Religion provided an impetus for the creation of colonial colleges. As the First Great Awakening of the 1730s to 1770s initiated growth in a wider variety of Protestant churches, each denomination often desired its own seminary. Furthermore, each colony tended to favor a particular denomination and so the new colleges took on an importance for regional development as well. Presbyterians in New Jersey founded the College of New Jersey (later renamed Princeton). The College of William and Mary in Virginia maintained a strong Anglican orientation, reflecting that colony's settlement by landed gentry from England. The Baptists, who had been expelled from Massachusetts Bay Colony and settled in Rhode Island, established their own college but in an unusual move did not require religious tests for admission. Other dissenting religious groups, such as the Methodists and Quakers, became enthusiastic college builders after facing hostility in many colleges.

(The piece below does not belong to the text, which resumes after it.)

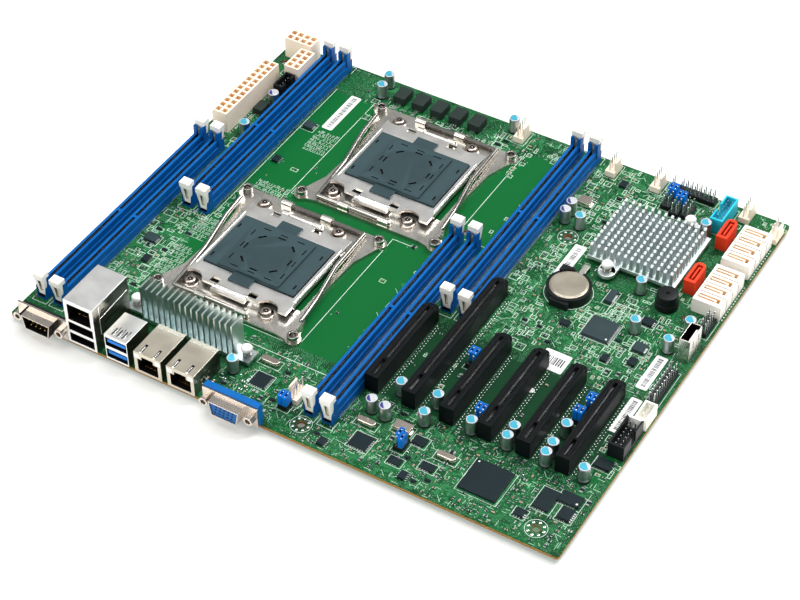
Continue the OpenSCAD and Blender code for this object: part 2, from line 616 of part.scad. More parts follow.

Small in size and limited in scope, colonial colleges rarely enrolled more than one hundred students and few completed their degrees. Yet the young men who attended these colonial colleges made historic and extraordinary contributions to both political thought and action. Also, colleges represented one of the few institutional ventures to receive royal and/or colonial government support and regulation during the eighteenth century. The college's multipurpose buildings were typically among the largest construction projects in the colony, matched only by a major church or a capitol.
Though colonial colleges were frontier institutions that expanded access to higher education, by contemporary standards the colonial period remained elite and exclusionary. Only white Christian males were allowed to matriculate. Women and African-Americans were denied participation by statute and custom, but colleges did serve Native Americans in a missionary capacity. The evangelism of the Protestant groups attracted donors, although in time the colonial colleges' devotion to such educational plans waned. In order to keep receiving financial support, however, the colleges argued that by educating young Christian men, missionaries would be available to preach Christianity to Native Americans.
Despite their limitations, the colonial colleges effectively educated a literate, articulate, and responsible American elite. Even though college education was not crucial for the professional and career advancement of sons of prosperous merchants and wealthy planters, the college alumni were disproportionately influential in politics and national affairs. Not only did they lead by action in revolutionary proclamations, but they followed through as military and political leaders. Due in part to a collegiate curriculum that drew from the advanced writings of Scottish and Enlightenment thinkers in political economy, the colonial college alumni designed a system of government destined to serve as a model for the world. The colonial colleges' legacy then was producing a generation of American leaders and thinkers whose combination of decisiveness and thoughtfulness literally turned the world "upside down."